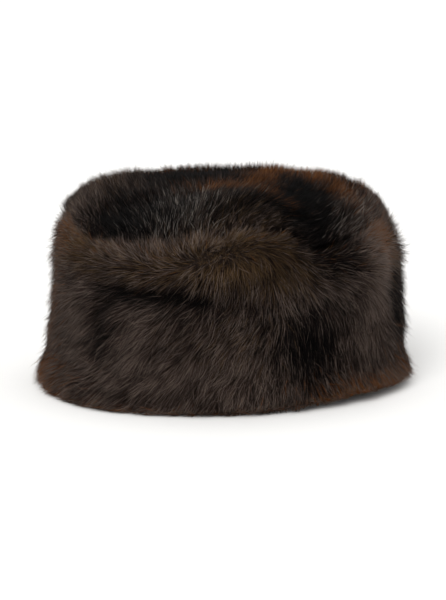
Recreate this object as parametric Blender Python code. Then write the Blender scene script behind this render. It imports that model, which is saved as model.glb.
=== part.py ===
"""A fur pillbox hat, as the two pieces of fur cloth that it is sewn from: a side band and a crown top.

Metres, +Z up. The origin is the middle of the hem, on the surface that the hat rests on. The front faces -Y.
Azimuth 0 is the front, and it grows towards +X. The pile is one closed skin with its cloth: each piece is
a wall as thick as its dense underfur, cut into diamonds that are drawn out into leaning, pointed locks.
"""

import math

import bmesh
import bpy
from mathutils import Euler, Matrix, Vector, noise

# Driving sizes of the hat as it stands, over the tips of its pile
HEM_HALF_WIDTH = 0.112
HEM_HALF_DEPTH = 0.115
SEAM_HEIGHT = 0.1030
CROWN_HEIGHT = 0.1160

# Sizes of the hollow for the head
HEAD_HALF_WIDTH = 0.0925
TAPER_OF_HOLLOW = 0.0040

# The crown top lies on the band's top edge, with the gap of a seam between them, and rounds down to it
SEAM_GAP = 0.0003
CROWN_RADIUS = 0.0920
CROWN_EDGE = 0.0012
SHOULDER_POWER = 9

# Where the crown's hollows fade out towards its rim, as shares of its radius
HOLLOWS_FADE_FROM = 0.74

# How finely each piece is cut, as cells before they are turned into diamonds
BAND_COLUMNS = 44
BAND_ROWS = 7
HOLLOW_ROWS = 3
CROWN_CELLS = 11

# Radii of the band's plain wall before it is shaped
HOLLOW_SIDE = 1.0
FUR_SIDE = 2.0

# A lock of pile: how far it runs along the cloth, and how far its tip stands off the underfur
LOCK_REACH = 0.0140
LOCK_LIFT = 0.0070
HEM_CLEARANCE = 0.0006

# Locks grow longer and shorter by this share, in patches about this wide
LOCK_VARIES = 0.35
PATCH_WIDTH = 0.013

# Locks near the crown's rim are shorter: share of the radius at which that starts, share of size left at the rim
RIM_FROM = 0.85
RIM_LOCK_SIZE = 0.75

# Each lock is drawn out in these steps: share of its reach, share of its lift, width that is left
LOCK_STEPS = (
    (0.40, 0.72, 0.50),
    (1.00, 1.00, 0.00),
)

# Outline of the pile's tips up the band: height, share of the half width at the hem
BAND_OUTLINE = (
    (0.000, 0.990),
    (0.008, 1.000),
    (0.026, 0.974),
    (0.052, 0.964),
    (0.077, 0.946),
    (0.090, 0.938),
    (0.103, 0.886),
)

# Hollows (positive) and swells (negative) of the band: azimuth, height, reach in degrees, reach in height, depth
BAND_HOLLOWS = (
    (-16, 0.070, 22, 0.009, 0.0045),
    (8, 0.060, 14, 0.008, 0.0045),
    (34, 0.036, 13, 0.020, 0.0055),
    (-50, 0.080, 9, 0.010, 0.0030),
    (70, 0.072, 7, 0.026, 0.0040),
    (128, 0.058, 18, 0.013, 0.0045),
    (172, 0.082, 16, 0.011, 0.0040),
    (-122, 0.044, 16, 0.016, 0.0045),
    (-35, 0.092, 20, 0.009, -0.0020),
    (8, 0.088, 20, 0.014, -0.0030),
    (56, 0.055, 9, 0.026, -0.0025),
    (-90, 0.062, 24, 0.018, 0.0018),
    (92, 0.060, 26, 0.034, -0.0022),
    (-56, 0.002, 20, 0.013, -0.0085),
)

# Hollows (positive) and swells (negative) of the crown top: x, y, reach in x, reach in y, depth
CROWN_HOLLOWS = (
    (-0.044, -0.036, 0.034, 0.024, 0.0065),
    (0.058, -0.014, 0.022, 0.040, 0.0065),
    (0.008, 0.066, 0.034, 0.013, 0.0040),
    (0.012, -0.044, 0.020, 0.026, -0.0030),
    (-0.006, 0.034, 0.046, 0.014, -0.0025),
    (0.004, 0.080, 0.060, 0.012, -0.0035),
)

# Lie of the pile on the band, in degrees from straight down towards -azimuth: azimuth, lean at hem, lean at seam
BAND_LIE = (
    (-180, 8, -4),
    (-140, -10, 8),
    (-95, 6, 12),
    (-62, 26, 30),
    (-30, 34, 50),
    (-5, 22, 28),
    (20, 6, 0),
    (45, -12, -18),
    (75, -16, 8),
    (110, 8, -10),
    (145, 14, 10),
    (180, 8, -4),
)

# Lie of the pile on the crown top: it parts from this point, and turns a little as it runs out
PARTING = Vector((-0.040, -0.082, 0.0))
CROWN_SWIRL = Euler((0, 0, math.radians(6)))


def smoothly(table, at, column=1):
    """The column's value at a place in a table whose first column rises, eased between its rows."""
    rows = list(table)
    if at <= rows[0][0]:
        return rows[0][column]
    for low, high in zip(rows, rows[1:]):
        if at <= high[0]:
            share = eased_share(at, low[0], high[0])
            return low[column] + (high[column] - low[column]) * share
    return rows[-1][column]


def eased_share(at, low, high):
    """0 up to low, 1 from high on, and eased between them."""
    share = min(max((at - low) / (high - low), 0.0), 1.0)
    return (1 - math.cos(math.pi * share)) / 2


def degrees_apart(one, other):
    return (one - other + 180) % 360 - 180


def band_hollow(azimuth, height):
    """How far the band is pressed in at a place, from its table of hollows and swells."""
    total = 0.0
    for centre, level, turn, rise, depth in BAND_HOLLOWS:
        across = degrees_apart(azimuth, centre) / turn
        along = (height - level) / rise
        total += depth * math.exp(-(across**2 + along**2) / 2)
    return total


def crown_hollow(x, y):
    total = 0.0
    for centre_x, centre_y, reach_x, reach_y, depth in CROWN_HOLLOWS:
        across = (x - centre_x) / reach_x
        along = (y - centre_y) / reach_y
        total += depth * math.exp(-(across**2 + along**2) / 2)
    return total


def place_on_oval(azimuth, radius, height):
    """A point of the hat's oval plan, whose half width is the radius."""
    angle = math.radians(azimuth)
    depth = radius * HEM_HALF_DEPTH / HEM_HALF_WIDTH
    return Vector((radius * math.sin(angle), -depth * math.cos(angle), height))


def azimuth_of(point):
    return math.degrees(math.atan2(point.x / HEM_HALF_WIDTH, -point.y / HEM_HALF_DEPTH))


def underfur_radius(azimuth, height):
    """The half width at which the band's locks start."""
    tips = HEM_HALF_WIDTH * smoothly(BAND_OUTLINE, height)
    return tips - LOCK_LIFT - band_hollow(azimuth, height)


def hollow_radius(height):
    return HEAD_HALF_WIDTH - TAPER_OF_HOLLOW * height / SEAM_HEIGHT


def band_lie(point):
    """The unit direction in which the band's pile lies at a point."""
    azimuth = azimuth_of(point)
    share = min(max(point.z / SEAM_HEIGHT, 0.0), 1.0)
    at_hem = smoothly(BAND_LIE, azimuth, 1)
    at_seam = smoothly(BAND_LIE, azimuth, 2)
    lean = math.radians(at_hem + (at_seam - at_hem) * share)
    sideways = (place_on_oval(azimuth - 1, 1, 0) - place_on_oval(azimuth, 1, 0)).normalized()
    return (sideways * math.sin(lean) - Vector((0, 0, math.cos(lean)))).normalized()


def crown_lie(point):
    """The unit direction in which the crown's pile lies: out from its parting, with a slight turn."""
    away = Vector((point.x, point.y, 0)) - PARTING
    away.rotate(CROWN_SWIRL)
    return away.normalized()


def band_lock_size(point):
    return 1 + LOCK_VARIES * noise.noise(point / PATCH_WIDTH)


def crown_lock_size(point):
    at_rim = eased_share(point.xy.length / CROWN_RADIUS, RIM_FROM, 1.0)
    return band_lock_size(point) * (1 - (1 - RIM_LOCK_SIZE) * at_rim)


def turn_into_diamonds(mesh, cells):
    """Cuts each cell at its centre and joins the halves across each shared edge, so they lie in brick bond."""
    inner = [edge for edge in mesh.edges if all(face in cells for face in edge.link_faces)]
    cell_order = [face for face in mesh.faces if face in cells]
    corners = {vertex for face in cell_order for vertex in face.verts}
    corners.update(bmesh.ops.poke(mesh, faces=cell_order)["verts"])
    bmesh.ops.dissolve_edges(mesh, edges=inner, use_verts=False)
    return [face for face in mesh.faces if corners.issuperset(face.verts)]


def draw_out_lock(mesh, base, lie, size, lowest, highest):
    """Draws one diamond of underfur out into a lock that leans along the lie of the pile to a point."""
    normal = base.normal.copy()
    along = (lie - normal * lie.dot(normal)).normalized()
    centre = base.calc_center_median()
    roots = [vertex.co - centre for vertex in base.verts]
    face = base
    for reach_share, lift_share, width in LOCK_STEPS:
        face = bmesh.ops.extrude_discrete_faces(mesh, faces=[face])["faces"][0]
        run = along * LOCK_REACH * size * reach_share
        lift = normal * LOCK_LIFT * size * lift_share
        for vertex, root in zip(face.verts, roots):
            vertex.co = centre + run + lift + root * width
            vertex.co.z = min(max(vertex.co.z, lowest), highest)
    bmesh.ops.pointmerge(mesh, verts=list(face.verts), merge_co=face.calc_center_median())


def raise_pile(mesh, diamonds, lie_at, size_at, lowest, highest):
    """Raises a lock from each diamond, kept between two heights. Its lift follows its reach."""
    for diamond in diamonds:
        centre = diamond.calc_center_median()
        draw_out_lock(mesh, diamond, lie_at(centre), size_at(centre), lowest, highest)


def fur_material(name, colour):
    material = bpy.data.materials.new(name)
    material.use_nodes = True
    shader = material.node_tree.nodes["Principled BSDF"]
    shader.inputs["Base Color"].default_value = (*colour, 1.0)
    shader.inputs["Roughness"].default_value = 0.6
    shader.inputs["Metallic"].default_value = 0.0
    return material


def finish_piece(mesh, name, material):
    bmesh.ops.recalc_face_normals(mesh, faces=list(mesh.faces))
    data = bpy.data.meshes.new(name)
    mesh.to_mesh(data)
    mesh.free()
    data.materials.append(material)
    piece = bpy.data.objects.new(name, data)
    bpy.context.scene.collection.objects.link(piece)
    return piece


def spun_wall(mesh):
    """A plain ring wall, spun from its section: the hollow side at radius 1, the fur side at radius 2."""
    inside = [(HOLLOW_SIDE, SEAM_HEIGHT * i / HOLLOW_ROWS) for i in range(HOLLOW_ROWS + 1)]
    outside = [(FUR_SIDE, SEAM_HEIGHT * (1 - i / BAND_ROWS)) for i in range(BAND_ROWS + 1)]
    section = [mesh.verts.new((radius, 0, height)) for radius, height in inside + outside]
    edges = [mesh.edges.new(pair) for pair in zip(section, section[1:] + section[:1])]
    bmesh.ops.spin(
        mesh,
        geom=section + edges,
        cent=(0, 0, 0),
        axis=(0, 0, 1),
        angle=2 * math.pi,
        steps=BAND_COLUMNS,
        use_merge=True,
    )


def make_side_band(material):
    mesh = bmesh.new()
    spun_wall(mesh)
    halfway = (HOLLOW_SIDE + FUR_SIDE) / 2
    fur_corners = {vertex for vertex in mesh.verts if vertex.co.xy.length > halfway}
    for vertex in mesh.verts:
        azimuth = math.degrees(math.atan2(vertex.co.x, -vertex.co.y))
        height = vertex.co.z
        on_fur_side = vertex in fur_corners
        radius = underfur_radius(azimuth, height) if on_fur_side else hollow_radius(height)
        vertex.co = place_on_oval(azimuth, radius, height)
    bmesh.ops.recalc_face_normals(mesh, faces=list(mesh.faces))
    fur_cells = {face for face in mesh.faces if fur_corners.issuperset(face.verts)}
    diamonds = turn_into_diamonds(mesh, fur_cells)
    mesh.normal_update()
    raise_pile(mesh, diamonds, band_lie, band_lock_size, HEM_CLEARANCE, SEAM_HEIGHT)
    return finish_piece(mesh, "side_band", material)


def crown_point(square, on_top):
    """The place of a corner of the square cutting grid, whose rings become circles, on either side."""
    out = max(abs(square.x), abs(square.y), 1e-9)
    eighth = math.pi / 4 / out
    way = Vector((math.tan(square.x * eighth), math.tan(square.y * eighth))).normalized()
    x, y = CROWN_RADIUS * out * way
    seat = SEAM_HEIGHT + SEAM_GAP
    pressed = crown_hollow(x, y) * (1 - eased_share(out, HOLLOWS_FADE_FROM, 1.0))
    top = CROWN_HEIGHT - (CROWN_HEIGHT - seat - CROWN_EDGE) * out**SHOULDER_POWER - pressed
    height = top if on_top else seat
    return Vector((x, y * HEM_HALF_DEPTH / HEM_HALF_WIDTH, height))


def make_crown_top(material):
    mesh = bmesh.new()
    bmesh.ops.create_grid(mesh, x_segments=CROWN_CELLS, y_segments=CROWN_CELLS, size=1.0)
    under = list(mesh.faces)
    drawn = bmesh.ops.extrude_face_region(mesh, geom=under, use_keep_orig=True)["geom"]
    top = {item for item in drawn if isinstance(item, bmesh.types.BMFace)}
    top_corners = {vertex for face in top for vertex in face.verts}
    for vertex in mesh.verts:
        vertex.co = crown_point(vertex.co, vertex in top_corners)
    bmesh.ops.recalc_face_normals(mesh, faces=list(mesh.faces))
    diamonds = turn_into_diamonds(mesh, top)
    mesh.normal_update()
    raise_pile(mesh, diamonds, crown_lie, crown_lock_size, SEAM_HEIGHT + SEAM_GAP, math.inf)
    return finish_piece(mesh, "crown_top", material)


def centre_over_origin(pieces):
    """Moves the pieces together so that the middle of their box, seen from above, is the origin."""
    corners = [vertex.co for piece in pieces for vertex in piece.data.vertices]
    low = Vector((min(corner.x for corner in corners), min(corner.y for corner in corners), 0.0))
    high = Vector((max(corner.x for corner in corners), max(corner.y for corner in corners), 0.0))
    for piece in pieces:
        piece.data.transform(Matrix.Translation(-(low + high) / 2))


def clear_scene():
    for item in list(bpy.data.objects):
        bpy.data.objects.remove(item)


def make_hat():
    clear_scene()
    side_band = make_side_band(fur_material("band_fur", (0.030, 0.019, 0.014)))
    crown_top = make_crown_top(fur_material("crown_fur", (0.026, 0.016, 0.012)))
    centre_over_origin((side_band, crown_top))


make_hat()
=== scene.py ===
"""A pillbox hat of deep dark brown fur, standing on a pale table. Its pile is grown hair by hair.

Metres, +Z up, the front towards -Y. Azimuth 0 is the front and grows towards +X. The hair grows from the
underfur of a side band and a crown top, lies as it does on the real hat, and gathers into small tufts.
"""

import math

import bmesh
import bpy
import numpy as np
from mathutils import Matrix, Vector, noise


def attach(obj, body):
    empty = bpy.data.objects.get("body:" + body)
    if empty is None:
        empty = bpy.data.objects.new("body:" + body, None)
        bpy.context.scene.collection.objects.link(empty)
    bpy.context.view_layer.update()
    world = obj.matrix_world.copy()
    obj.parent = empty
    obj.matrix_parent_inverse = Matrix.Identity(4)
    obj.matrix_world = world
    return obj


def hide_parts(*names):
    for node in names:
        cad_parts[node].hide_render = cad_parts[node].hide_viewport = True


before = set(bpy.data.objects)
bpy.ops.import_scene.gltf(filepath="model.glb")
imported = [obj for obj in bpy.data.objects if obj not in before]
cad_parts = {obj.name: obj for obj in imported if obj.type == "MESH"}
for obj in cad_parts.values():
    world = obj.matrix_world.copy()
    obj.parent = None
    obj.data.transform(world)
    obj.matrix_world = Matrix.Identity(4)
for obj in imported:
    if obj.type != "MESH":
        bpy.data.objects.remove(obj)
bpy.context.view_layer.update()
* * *
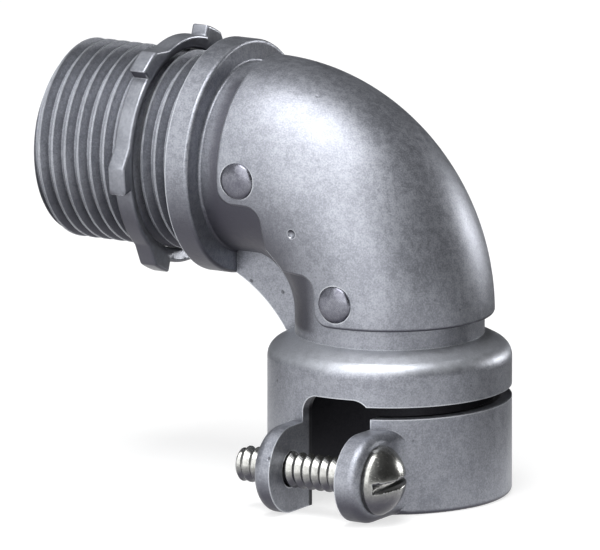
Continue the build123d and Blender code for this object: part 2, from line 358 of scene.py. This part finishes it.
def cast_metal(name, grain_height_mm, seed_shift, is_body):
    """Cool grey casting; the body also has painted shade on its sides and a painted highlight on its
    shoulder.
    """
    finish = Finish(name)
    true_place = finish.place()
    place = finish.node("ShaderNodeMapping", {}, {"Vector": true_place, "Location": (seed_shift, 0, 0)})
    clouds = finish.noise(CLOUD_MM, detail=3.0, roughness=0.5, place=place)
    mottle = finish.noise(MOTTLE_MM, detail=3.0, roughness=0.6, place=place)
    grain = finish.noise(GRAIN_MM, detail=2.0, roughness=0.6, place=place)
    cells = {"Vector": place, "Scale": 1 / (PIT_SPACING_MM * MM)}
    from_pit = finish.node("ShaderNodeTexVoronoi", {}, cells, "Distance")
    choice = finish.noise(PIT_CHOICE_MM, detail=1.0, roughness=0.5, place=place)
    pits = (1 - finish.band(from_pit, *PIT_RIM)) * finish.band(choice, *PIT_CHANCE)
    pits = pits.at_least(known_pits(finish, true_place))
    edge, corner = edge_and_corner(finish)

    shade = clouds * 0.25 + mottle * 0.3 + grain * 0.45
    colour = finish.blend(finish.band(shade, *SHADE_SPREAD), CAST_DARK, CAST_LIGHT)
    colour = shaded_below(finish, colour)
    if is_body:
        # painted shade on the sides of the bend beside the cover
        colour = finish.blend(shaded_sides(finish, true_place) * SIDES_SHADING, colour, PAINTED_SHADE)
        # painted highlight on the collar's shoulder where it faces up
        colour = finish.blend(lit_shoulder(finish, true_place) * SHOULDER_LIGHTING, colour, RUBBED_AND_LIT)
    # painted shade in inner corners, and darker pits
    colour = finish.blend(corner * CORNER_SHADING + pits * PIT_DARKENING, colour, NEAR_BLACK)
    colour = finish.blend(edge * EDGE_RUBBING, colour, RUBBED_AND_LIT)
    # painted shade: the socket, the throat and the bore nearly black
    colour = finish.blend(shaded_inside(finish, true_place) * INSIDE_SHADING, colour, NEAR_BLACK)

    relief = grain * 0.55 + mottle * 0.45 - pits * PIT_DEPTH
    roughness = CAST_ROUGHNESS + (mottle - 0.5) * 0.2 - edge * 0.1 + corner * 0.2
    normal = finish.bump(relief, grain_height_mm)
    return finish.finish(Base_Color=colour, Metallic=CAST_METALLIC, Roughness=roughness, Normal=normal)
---
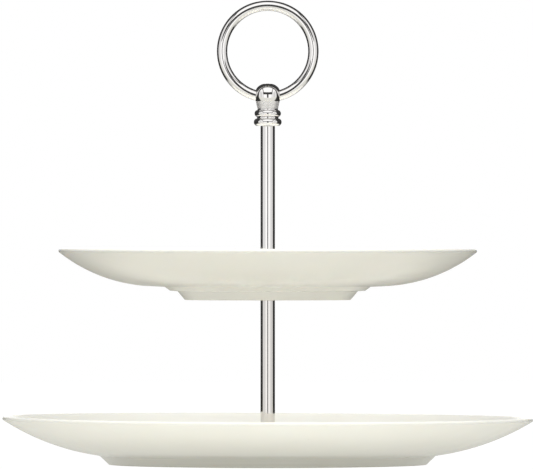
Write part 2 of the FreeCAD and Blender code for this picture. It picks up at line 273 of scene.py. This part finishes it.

Exercise:
From the line that contains "Continue the build123d" through the line that contains "edge, corner = edge_and_corner(finish)", reproduce every line exactly, both end lines included.

Task solution:
Continue the build123d and Blender code for this object: part 2, from line 358 of scene.py. This part finishes it.
def cast_metal(name, grain_height_mm, seed_shift, is_body):
    """Cool grey casting; the body also has painted shade on its sides and a painted highlight on its
    shoulder.
    """
    finish = Finish(name)
    true_place = finish.place()
    place = finish.node("ShaderNodeMapping", {}, {"Vector": true_place, "Location": (seed_shift, 0, 0)})
    clouds = finish.noise(CLOUD_MM, detail=3.0, roughness=0.5, place=place)
    mottle = finish.noise(MOTTLE_MM, detail=3.0, roughness=0.6, place=place)
    grain = finish.noise(GRAIN_MM, detail=2.0, roughness=0.6, place=place)
    cells = {"Vector": place, "Scale": 1 / (PIT_SPACING_MM * MM)}
    from_pit = finish.node("ShaderNodeTexVoronoi", {}, cells, "Distance")
    choice = finish.noise(PIT_CHOICE_MM, detail=1.0, roughness=0.5, place=place)
    pits = (1 - finish.band(from_pit, *PIT_RIM)) * finish.band(choice, *PIT_CHANCE)
    pits = pits.at_least(known_pits(finish, true_place))
    edge, corner = edge_and_corner(finish)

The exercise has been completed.